Ethical Tech Stewardship and Digital Sustainability
With great technological power comes great responsibility. As AI, data analytics, and automation become more deeply embedded in business operations, a new leadership trend is emerging: ethical tech stewardship. Leaders in 2025 will be judged not only on what technology they implement but on how they implement it. This encompasses data privacy, algorithmic bias, and the broader concept of digital sustainability—the environmental and social impact of tech choices.

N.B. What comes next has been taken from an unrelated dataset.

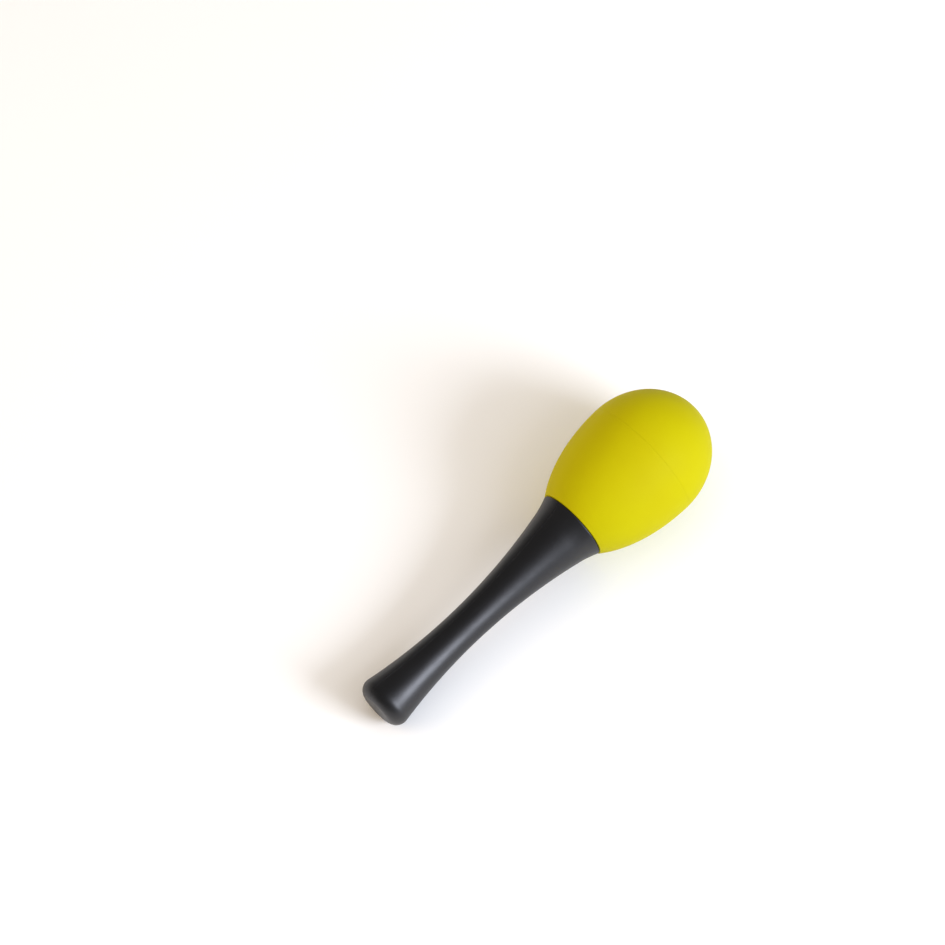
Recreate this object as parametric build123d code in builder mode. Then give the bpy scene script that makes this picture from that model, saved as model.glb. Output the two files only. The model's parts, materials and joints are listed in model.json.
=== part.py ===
from build123d import *
import os
from math import asin, atan, atan2, cos, degrees, hypot, pi, sin, sqrt, tan

# An egg shaker on a handle, lying on its side as it rests on a table. All sizes are in mm.
#
# Everything but the shot is laid out on one long axis. Along it, `s` runs from the flat end of
# the handle (s = 0) to the crown of the egg. The section plane holds that axis: its local x is
# s, and its local y is the distance from the axis.

# Driving dimensions
overall_length = 150.0
egg_length = 66.2           # the full egg form, whose narrow tip is cut off at the shoulder
egg_diameter = 45.0
egg_blunt_length = 25.4     # from the girth to the crown
egg_wall = 1.5
handle_length = 91.7        # the flat end to the rim that carries the egg
waist_position = 40.5
waist_diameter = 12.7
waist_curve = 213.0         # radius of the long hollow curve of the grip
flare_start = 84.8          # where the grip begins to open quicker towards the egg
flare_curve = 37.0
butt_corner = 4.2           # radius round the edge of the flat end
handle_wall = 1.8
shot_diameter = 3.0

# Fits and small features
seam_gap = 0.05             # clearance between moulded pieces that are joined
lap_length = 2.0            # tongue of the top shell inside the bottom shell
lap_thickness = 0.72
shoulder_gap = 0.05         # between the rim of the handle and the egg's shoulder
floor_radius = 12.8         # reach of the egg's closed floor into its wall
neck_radius = 8.6
neck_wall = 1.5
bead_radius = 9.6           # bead round the neck, trapped by the two halves of the handle
bead_height = 1.6
neck_end = 84.6
stop_bore_radius = 7.2      # ring in the handle that the neck's end stands on
collar_thickness = 1.5
mouth_ribs = (-67.5, -22.5, 22.5, 67.5)
mouth_rib_thickness = 1.2
mouth_rib_low_reach = 10.6  # how far out the ribs run into the wall, below and at the rim
mouth_rib_top_reach = 12.6
mouth_rib_rim_gap = 0.2
web_thickness = 1.2
wall_overlap = 0.5          # how far a ring or rib runs into what it stands on
web_positions = (27.5, 55.5)
boss_positions = (14.0, waist_position, 69.0)
boss_radius = 2.4
pin_radius = 1.2
pin_length = 3.0
socket_spare_depth = 0.4
seam_roll = -22.0           # turn of the handle's seam about the long axis, from upright

# Shot
shot_wall_gap = 0.2         # between the shot and the wall it lies on
shot_pitch = 3.15           # between neighbours in a row
row_pitch = 3.4             # between rows
layer_pitch = 3.2           # between layers
bed_rows = 4                # rows each side of the lowest one
bed_widest = 10             # balls in the lowest row
heap_low_rows = (2, 3, 2, 3, 2, 3, 2)
heap_top_rows = (3, 2, 3, 2, 3)
edge_offset = 6.4           # sideways, of the two strings of shot that run lengthwise
edge_depth = 12.55          # below the long axis
edge_start = 108.2
edge_count = 3

# Derived sizes
egg_radius = egg_diameter / 2
egg_narrow_length = egg_length - egg_blunt_length
girth = overall_length - egg_blunt_length
waist_radius = waist_diameter / 2
shoulder = handle_length + shoulder_gap
chamber_radius = egg_radius - egg_wall
chamber_blunt = egg_blunt_length - egg_wall
chamber_narrow = egg_narrow_length - egg_wall
shot_radius = shot_diameter / 2
lap_seat = chamber_radius + lap_thickness
lap_inner = chamber_radius * sqrt(1 - (lap_length / chamber_narrow) ** 2)

# The corner of the flat end is tangent to the end and to the hollow curve of the grip.
corner_centre = waist_radius + waist_curve - sqrt(
    (waist_curve + butt_corner) ** 2 - (waist_position - butt_corner) ** 2
)
butt_angle = asin((waist_position - butt_corner) / (waist_curve + butt_corner))
flare_angle = asin((flare_start - waist_position) / waist_curve)
rim_angle = asin(sin(flare_angle) + (handle_length - flare_start) / flare_curve)


def grip_radius(s):
    """Outer radius of the handle along the hollow curve of the grip."""
    return waist_radius + waist_curve - sqrt(waist_curve**2 - (s - waist_position) ** 2)


def ellipse_reach(along, across, angle):
    """How far an ellipse reaches from its centre in the direction at this angle to its length."""
    return hypot(along * cos(angle), across * sin(angle))


# At rest the belly of the egg and the corner of the flat end touch the table together, which
# leans the long axis. The lean is where both reach equally far down, and a few rounds settle it.
lean_rounds = 20
corner_run = hypot(girth - butt_corner, corner_centre)
corner_slope = atan2(corner_centre, girth - butt_corner)
lean = 0.0
for _ in range(lean_rounds):
    belly_reach = ellipse_reach(egg_narrow_length, egg_radius, pi / 2 + lean)
    lean = asin((belly_reach - butt_corner) / corner_run) - corner_slope

# The origin is on the table, under the middle of the object's length.
butt_height = butt_corner + corner_centre * cos(lean) - butt_corner * sin(lean)
butt_reach = butt_corner + corner_centre * sin(lean) - butt_corner * cos(lean)
crown_reach = girth * cos(lean) + ellipse_reach(egg_blunt_length, egg_radius, lean)
butt_centre = Vector((butt_reach - crown_reach) / 2, 0, butt_height)

long_direction = Vector(cos(lean), 0, sin(lean))
long_axis = Axis(butt_centre, long_direction)


def section_turned(turn):
    """The section plane, turned about the long axis by this many degrees from upright."""
    normal = Vector(0, -1, 0).rotate(Axis((0, 0, 0), long_direction), turn)
    return Plane(origin=butt_centre, x_dir=long_direction, z_dir=normal)


section = section_turned(0)
seam = section_turned(seam_roll)

os.makedirs("parts", exist_ok=True)


def band(start, end, inner, outer, mode=Mode.ADD):
    """A rectangle of the section from s = start to end, between two radii."""
    with Locations((start, inner)):
        Rectangle(end - start, outer - inner, align=(Align.MIN, Align.MIN), mode=mode)


def keep_above_axis():
    """Cut away what the section has below the long axis."""
    band(-egg_length, 2 * overall_length, -2 * egg_radius, 0, Mode.SUBTRACT)


def handle_section(inset, mode=Mode.ADD):
    """Half section of the solid handle, drawn this far inside its outer skin."""
    with BuildLine() as outline:
        end = Line((inset, 0), (inset, corner_centre))
        corner = JernArc(end @ 1, (0, 1), butt_corner - inset, -90 - degrees(butt_angle))
        grip = JernArc(corner @ 1, corner % 1, waist_curve + inset, degrees(butt_angle + flare_angle))
        flare = JernArc(grip @ 1, grip % 1, flare_curve + inset, degrees(rim_angle - flare_angle))
        Polyline(flare @ 1, ((flare @ 1).X, 0), (inset, 0))
    make_face(outline.edges(), mode=mode)


def half_handle_section():
    """Section of the hollow handle, with its mouth made to trap the egg's neck."""
    bead_top = neck_end + bead_height + seam_gap
    collar_low = neck_end - collar_thickness
    collar_top = bead_top + collar_thickness
    handle_section(0)
    handle_section(handle_wall, Mode.SUBTRACT)
    band(collar_low, collar_top, stop_bore_radius, grip_radius(neck_end) - wall_overlap)
    band(neck_end - seam_gap, bead_top, 0, bead_radius + 2 * seam_gap, Mode.SUBTRACT)
    band(bead_top, shoulder, 0, neck_radius + seam_gap, Mode.SUBTRACT)
    for position in web_positions:
        low = position - web_thickness / 2
        band(low, low + web_thickness, 0, grip_radius(position) - handle_wall / 2)
    band(handle_length, shoulder + egg_wall, 0, egg_radius, Mode.SUBTRACT)


def add_mouth_ribs(side):
    """Ribs that centre the neck in the mouth of one half. side is 1 or -1, along the seam's normal."""
    low = neck_end + bead_height + collar_thickness - wall_overlap
    top = handle_length - mouth_rib_rim_gap
    inner = neck_radius + seam_gap
    for angle in mouth_ribs:
        with BuildSketch(section_turned(seam_roll + side * (90 + angle))) as rib:
            with BuildLine():
                Polyline(
                    (low, inner),
                    (top, inner),
                    (top, mouth_rib_top_reach),
                    (low, mouth_rib_low_reach),
                    close=True,
                )
            make_face()
        extrude(rib.sketch, amount=mouth_rib_thickness / 2, both=True)


def add_bosses(side):
    """Round bosses from the wall of one half to the seam."""
    for position in boss_positions:
        with BuildSketch(seam) as boss:
            with Locations((position, 0)):
                Circle(boss_radius)
        extrude(boss.sketch, amount=side * (grip_radius(position) - handle_wall / 2))


# Handle, right half: sockets
with BuildPart() as handle_right_half:
    with BuildSketch(seam):
        half_handle_section()
    revolve(axis=long_axis, revolution_arc=180)
    add_mouth_ribs(1)
    add_bosses(1)
    with BuildSketch(seam):
        with Locations(*[(position, 0) for position in boss_positions]):
            Circle(pin_radius + seam_gap)
    extrude(amount=pin_length + socket_spare_depth, mode=Mode.SUBTRACT)
handle_right_half.part.label = "handle_right_half"
export_step(handle_right_half.part, "parts/handle_right_half.step")

# Handle, left half: pins
with BuildPart() as handle_left_half:
    with BuildSketch(seam):
        half_handle_section()
    revolve(axis=long_axis, revolution_arc=-180)
    add_mouth_ribs(-1)
    add_bosses(-1)
    with BuildSketch(seam):
        with Locations(*[(position, 0) for position in boss_positions]):
            Circle(pin_radius)
    extrude(amount=pin_length)
handle_left_half.part.label = "handle_left_half"
export_step(handle_left_half.part, "parts/handle_left_half.step")

# Egg, bottom shell: from the girth down to the shoulder, with a closed floor and a neck
with BuildPart() as egg_bottom_shell:
    with BuildSketch(section):
        with Locations((girth, 0)):
            Ellipse(egg_narrow_length, egg_radius)
            Ellipse(chamber_narrow, chamber_radius, mode=Mode.SUBTRACT)
        band(shoulder, shoulder + egg_wall, 0, floor_radius)
        band(girth, girth + egg_length, -egg_radius, egg_radius, Mode.SUBTRACT)
        band(girth - egg_narrow_length, shoulder, -egg_radius, egg_radius, Mode.SUBTRACT)
        band(girth - lap_length - seam_gap, girth, 0, lap_seat + seam_gap, Mode.SUBTRACT)
        band(neck_end, shoulder, neck_radius - neck_wall, neck_radius)
        band(neck_end, neck_end + bead_height, neck_radius - neck_wall, bead_radius)
        keep_above_axis()
    revolve(axis=long_axis)
egg_bottom_shell.part.label = "egg_bottom_shell"
export_step(egg_bottom_shell.part, "parts/egg_bottom_shell.step")

# Egg, top shell: the crown, with a tongue that laps inside the bottom shell
with BuildPart() as egg_top_shell:
    with BuildSketch(section):
        with Locations((girth, 0)):
            Ellipse(egg_blunt_length, egg_radius)
            Ellipse(chamber_blunt, chamber_radius, mode=Mode.SUBTRACT)
        band(girth - egg_blunt_length, girth, -egg_radius, egg_radius, Mode.SUBTRACT)
        band(girth - lap_length, girth, lap_inner, lap_seat)
        keep_above_axis()
    revolve(axis=long_axis)
egg_top_shell.part.label = "egg_top_shell"
export_step(egg_top_shell.part, "parts/egg_top_shell.step")


def row_of_shot(steps, count, layer):
    """Centres of one row of shot, this many rows from the chamber's lowest point towards the crown.

    The row runs across the chamber's lowest line, in a layer counted from the wall.
    """
    lowest_turn = atan(chamber_narrow / chamber_radius * tan(lean))
    from_girth = steps * row_pitch - chamber_narrow * sin(lowest_turn)
    along = chamber_blunt if from_girth > 0 else chamber_narrow
    turn = asin(from_girth / along)
    normal = Vector(chamber_radius * sin(turn), along * cos(turn)).normalized()
    wall = Vector(girth + from_girth, chamber_radius * cos(turn))
    centre = wall - normal * (shot_radius + shot_wall_gap + layer * layer_pitch)
    for place in range(count):
        angle = (place - (count - 1) / 2) * shot_pitch / centre.Y
        yield section.from_local_coords(
            Vector(centre.X, -centre.Y * cos(angle), centre.Y * sin(angle))
        )


def rows_of_shot(counts, layer):
    """Rows side by side, centred on the lowest row."""
    first = -(len(counts) // 2)
    return [ball for n, count in enumerate(counts) for ball in row_of_shot(first + n, count, layer)]


# Shot: the bed on the wall, the heap on it that is tossed across, and two strings beside the heap
bed_centres = rows_of_shot([bed_widest - abs(k) for k in range(-bed_rows, bed_rows + 1)], 0)
heap_centres = rows_of_shot(heap_low_rows, 1) + rows_of_shot(heap_top_rows, 2)
edge_centres = [
    section.from_local_coords(Vector(edge_start + n * shot_pitch, -edge_depth, side * edge_offset))
    for n in range(edge_count)
    for side in (-1, 1)
]

with BuildPart() as shot_bed:
    with Locations(*bed_centres):
        Sphere(shot_radius)
shot_bed.part.label = "shot_bed"
export_step(shot_bed.part, "parts/shot_bed.step")

with BuildPart() as shot_heap:
    with Locations(*heap_centres):
        Sphere(shot_radius)
shot_heap.part.label = "shot_heap"
export_step(shot_heap.part, "parts/shot_heap.step")

with BuildPart() as shot_edges:
    with Locations(*edge_centres):
        Sphere(shot_radius)
shot_edges.part.label = "shot_edges"
export_step(shot_edges.part, "parts/shot_edges.step")

print(f"lean {degrees(lean):.4f} degrees, butt centre {butt_centre}")
print(f"shot {len(bed_centres)} + {len(heap_centres)} + {len(edge_centres)}")
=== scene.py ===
import bpy
import bmesh
import json
import math
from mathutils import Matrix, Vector


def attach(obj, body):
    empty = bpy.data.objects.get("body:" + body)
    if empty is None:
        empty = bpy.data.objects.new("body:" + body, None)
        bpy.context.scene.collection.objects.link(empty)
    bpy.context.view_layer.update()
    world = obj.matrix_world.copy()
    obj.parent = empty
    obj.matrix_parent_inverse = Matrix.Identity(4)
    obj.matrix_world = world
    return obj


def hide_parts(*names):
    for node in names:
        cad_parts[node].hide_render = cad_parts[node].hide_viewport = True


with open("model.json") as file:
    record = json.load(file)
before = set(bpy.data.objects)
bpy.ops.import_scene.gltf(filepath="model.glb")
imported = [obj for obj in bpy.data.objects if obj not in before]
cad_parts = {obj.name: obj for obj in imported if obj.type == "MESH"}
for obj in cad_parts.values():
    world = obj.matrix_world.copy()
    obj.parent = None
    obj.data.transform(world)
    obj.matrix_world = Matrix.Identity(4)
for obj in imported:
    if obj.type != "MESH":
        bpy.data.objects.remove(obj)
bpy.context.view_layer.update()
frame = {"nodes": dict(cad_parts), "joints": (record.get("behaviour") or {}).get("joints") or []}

# ---------------------------------------------------------------------------
# Sizes in mm, along and across the long axis. s runs from the flat end of the handle (s = 0)
# to the crown of the egg.
LENGTH = 150.0
EGG_RADIUS = 22.5
EGG_BLUNT = 25.4            # girth to crown
EGG_NARROW = 40.8           # girth to the narrow tip that the handle hides
EGG_WALL = 1.5
GIRTH = LENGTH - EGG_BLUNT
SHOULDER = 91.75            # the egg's flat shoulder, on the handle's rim
RIM = 91.7
NECK_RADIUS = 8.6
NECK_WALL = 1.5
NECK_END = 84.6
BEAD_RADIUS = 9.6
BEAD_HEIGHT = 1.6
LAP = 2.0                   # length of the tongue of the top shell
LAP_SEAT = 21.72            # radius of the tongue
LAP_INNER_STEP = 0.03       # how far the tongue's bore is inside the chamber's wall at the girth
WAIST = 40.5
WAIST_RADIUS = 6.35
WAIST_CURVE = 213.0         # radius of the long hollow curve of the grip
FLARE_START = 84.8
FLARE_CURVE = 37.0          # radius of the quicker curve towards the rim
BUTT_CORNER = 4.2
HANDLE_WALL = 1.8
STOP_BORE = 7.2             # radius of the ring that the neck's end stands on
COLLAR = 1.5
FIT = 0.05                  # clearance between joined mouldings
SEAM_ROLL = -22.0           # degrees, of the handle's seam about the long axis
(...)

Leaders will need to establish and enforce ethical frameworks for AI use, ensuring algorithms are audited for bias and that decision-making remains transparent and explainable. They will need to be conversant in data privacy regulations and make them a core tenet of product development, not an afterthought. Furthermore, digital sustainability will come to the fore. This involves making conscious choices, such as optimizing cloud storage to reduce energy consumption, selecting tech vendors based on their environmental practices, and considering the digital carbon footprint of their operations. This trend positions leadership as a guardian of trust, ensuring that technological progress does not come at the expense of human values or the planet.
Conclusion
The landscape of leadership is undergoing a profound transformation, driven by technological acceleration and a redefinition of the workplace. The trends of 2025 paint a picture of a leader who is less a director and more a facilitator, coach, and steward. Success will hinge on the ability to master hybrid fluency, harness AI as a co-pilot, and lead with data-informed empathy. By embracing decentralized autonomy, intentional branding, and a steadfast commitment to ethical stewardship, leaders can build resilient, adaptable, and human-centric organizations ready to thrive in the complexities of the future. The time to start adapting is now.